Like the 7(a) program, the 504 program is restricted to small businesses with less than $7 million in tangible net worth and less than $2.5 million in net income. However, since funds from 504 loans can't be used for working capital or inventory, consolidating or repaying debt, or refinancing, this program tends to exclude most service businesses that need to purchase land or equipment. Personal guarantees are also required for 504 loans.

  • 7(m) Microloan Program. The program is intended to provide "small" loans of up to $35,000 that can be used for a broad range of purposes to start and grow a business. Unlike the 7(a) program, the funds to be loaned don't come from banks; rather, they come directly from the SBA and are administered to business owners via nonprofit community-based intermediaries. To find the name of an intermediary micro-lender in your area, visit this pageof the SBA's website.
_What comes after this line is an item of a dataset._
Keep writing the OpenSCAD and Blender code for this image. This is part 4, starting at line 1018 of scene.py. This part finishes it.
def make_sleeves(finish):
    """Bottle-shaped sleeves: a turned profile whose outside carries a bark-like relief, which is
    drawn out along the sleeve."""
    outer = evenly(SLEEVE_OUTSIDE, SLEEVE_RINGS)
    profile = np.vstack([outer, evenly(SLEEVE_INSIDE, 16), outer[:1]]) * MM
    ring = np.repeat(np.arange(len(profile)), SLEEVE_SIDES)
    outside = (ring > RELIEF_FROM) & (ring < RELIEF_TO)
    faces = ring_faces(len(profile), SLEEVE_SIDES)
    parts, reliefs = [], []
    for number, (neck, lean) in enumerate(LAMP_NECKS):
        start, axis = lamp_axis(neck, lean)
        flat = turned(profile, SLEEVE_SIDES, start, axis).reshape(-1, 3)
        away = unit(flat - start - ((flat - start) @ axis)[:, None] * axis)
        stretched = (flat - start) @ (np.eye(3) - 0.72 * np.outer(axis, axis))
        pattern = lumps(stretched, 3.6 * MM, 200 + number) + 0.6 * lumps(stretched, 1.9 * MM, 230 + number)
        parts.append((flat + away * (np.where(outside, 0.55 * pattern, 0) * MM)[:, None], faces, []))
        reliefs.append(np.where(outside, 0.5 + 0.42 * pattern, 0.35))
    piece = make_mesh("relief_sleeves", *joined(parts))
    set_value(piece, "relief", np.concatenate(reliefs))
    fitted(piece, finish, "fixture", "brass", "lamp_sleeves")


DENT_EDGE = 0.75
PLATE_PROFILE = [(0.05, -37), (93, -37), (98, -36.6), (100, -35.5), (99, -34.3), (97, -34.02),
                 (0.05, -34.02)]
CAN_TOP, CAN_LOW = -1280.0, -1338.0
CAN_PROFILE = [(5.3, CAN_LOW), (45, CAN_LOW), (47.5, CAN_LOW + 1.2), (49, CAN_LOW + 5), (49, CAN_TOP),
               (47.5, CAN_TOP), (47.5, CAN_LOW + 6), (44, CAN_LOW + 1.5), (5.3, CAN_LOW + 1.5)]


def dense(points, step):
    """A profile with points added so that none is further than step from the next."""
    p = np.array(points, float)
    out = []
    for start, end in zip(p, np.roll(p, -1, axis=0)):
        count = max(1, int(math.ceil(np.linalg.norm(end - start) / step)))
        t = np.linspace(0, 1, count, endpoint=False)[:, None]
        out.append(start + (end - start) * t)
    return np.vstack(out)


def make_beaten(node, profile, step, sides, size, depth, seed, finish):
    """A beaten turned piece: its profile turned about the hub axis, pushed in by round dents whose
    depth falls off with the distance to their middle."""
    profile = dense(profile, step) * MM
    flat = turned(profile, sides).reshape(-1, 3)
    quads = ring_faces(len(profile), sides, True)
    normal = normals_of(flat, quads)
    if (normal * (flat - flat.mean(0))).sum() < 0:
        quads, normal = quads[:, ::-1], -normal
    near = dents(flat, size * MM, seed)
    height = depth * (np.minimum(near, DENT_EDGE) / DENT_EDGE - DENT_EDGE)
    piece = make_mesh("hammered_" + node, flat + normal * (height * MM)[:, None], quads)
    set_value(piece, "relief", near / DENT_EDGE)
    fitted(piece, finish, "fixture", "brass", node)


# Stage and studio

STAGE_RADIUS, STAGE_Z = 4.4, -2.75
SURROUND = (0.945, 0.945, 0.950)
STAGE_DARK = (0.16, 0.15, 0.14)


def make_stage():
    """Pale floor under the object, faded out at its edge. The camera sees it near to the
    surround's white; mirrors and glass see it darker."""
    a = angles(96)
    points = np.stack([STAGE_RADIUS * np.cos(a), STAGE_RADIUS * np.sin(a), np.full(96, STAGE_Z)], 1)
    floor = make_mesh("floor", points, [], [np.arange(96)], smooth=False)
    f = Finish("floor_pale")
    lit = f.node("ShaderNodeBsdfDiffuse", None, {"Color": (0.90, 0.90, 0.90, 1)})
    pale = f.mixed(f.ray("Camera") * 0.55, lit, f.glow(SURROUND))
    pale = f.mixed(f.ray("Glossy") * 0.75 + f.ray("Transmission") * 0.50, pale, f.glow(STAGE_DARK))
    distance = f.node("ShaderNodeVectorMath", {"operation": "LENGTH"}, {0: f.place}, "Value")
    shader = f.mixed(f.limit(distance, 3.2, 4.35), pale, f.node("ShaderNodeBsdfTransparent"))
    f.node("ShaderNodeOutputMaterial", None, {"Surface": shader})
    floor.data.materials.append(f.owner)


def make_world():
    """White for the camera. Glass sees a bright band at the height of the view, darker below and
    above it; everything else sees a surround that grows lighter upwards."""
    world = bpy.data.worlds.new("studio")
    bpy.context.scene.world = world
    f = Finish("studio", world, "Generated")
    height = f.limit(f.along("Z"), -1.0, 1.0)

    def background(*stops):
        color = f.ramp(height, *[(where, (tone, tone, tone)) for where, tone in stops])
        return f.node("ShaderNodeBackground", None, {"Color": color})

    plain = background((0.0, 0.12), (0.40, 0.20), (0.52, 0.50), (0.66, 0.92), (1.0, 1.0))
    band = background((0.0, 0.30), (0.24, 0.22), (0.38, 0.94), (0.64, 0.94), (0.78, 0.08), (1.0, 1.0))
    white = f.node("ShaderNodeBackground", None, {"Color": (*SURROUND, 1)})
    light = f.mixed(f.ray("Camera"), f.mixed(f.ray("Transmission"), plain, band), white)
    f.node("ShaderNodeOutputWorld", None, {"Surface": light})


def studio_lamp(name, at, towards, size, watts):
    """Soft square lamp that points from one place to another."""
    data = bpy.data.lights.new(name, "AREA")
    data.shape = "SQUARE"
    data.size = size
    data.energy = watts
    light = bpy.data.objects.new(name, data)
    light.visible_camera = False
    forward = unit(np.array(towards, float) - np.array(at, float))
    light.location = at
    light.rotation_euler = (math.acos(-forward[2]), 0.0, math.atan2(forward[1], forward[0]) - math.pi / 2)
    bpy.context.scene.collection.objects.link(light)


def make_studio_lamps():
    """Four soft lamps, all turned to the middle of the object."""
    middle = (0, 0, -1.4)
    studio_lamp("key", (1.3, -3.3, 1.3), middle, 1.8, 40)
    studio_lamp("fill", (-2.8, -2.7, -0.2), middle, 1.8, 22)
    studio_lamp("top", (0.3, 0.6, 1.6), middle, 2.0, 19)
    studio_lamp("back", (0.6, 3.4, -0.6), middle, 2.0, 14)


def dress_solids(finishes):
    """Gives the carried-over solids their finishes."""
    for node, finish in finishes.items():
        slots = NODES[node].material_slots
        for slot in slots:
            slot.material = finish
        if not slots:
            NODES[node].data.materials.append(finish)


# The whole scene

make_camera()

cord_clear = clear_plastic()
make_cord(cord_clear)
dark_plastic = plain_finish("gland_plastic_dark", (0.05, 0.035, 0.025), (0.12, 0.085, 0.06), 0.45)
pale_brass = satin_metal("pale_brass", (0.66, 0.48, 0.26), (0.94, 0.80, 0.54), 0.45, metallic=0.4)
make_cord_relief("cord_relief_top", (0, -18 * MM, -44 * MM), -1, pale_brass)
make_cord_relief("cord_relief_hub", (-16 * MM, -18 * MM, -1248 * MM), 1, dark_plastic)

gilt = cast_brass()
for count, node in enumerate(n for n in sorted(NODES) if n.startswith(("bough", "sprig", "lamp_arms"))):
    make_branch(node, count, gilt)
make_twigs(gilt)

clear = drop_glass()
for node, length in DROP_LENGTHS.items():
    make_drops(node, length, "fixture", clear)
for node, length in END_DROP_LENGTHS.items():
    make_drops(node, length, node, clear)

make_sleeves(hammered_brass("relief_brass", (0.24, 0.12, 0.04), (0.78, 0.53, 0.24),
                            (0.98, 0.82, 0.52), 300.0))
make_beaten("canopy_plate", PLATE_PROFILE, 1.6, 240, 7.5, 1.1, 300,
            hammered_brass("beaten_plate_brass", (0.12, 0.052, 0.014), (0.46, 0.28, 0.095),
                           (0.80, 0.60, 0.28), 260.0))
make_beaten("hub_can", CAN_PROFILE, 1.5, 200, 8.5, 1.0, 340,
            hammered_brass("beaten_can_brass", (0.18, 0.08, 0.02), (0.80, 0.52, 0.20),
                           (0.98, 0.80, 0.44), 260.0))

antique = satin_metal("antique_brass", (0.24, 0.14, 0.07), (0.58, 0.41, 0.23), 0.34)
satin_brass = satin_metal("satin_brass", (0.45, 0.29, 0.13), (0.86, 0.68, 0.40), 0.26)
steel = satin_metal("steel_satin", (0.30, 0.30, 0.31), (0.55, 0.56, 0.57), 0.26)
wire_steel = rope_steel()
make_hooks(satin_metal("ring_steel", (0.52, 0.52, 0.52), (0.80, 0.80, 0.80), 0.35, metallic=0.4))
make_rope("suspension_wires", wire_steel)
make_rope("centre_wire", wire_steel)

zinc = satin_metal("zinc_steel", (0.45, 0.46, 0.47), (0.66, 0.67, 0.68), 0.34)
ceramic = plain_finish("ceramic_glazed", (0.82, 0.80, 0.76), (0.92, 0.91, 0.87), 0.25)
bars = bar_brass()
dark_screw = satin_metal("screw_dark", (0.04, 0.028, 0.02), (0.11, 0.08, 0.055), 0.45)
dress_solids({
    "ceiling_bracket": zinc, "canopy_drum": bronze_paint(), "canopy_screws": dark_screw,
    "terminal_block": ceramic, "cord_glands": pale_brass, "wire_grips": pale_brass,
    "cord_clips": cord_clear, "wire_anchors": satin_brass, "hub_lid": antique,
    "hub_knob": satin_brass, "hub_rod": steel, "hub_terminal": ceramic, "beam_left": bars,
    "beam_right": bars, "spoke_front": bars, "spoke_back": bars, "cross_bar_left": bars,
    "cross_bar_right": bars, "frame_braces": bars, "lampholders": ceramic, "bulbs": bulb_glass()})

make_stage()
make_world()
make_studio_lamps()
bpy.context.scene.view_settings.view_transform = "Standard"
The Microloan program is friendlier to startups than established businesses because the "catch" to the Microloan program is borrowers typically have to enroll in technical assistance classes administered by the micro-lender intermediaries. For some entrepreneurs, this is a very helpful resource that provides cost-effective business training. Others, however, perceive it as a waste of time, although it's a necessary pre-condition to getting a Microloan.